Using the listing below, set down each line from the line containing "bm.faces.new(loops[0])" through the line containing "bpy.context.scene.collection.objects.link(empty)", both ends included, exactly and with nothing added.

▸ **Source data**
################
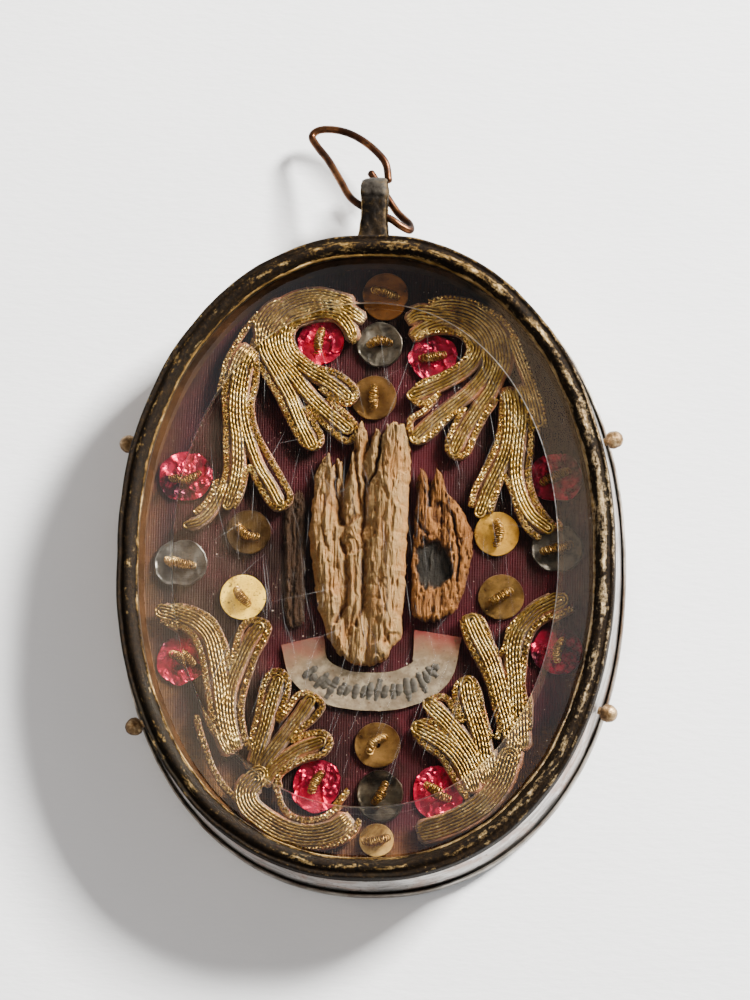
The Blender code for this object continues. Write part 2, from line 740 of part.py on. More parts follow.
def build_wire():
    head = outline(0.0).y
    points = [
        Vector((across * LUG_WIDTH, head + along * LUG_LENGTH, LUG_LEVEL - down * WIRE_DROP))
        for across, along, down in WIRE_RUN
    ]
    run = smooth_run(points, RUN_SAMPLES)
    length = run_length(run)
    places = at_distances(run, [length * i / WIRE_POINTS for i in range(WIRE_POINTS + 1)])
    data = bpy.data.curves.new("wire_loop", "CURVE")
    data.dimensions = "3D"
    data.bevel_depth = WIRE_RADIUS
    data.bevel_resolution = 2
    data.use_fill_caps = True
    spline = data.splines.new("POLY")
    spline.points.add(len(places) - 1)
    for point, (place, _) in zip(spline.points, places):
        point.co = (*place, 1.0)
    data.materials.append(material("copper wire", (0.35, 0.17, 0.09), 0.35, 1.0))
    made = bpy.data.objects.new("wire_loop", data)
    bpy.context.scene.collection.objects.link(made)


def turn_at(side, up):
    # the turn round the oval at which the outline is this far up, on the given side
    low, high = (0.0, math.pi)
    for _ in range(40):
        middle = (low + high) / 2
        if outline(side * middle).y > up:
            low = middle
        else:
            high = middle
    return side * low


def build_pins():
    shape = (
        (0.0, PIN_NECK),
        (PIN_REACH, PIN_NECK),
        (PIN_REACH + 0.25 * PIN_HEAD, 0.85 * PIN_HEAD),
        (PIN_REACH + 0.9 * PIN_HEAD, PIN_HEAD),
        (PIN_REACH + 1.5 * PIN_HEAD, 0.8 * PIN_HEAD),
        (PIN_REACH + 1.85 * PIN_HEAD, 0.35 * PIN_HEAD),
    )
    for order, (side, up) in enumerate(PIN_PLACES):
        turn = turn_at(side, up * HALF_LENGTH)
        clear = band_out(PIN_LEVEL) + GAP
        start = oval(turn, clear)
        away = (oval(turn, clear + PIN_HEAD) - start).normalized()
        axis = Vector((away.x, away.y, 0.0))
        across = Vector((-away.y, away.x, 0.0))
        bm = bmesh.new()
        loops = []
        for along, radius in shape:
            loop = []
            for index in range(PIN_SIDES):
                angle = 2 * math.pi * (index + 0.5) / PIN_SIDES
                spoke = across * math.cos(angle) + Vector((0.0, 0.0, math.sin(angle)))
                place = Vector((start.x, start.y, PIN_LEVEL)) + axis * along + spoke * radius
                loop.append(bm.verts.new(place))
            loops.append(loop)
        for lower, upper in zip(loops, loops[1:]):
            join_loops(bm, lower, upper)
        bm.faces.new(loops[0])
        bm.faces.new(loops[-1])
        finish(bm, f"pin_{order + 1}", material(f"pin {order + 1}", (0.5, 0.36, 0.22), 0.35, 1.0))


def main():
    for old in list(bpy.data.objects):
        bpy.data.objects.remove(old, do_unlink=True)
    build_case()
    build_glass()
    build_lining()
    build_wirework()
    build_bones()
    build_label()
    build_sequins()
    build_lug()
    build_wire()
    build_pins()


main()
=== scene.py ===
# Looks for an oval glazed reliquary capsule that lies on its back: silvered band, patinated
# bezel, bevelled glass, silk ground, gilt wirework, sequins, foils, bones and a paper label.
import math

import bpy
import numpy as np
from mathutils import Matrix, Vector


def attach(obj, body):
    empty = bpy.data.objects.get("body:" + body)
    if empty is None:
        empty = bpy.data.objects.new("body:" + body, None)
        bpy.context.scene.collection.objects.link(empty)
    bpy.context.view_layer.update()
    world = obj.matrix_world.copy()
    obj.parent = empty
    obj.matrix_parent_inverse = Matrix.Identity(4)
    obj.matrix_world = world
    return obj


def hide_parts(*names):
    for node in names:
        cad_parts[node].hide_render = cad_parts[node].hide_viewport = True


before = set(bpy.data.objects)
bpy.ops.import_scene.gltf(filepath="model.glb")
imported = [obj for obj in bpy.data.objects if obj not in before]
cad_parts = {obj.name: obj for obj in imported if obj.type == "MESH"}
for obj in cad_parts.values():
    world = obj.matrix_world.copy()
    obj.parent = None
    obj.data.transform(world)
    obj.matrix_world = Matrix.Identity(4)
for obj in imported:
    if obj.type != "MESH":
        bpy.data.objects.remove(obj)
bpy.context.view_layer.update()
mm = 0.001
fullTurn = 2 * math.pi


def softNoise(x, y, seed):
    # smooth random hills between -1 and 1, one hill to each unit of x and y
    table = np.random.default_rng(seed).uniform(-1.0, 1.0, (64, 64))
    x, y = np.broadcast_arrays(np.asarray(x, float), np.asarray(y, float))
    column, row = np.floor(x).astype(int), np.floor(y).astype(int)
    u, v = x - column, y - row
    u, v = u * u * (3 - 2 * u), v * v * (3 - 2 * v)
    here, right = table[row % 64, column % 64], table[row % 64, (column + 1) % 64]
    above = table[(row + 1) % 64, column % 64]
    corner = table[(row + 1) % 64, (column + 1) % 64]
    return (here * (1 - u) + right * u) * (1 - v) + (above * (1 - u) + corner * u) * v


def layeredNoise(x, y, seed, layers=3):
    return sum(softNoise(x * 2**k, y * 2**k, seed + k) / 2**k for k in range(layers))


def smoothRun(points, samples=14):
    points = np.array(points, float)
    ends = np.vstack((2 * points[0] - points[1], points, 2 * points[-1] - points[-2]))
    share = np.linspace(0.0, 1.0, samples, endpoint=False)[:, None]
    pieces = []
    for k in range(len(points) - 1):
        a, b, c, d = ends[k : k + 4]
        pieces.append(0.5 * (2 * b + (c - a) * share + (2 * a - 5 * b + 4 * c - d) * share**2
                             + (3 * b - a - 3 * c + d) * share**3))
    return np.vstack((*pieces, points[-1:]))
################
▸ **Correct output**
        bm.faces.new(loops[0])
        bm.faces.new(loops[-1])
        finish(bm, f"pin_{order + 1}", material(f"pin {order + 1}", (0.5, 0.36, 0.22), 0.35, 1.0))


def main():
    for old in list(bpy.data.objects):
        bpy.data.objects.remove(old, do_unlink=True)
    build_case()
    build_glass()
    build_lining()
    build_wirework()
    build_bones()
    build_label()
    build_sequins()
    build_lug()
    build_wire()
    build_pins()


main()
=== scene.py ===
# Looks for an oval glazed reliquary capsule that lies on its back: silvered band, patinated
# bezel, bevelled glass, silk ground, gilt wirework, sequins, foils, bones and a paper label.
import math

import bpy
import numpy as np
from mathutils import Matrix, Vector


def attach(obj, body):
    empty = bpy.data.objects.get("body:" + body)
    if empty is None:
        empty = bpy.data.objects.new("body:" + body, None)
        bpy.context.scene.collection.objects.link(empty)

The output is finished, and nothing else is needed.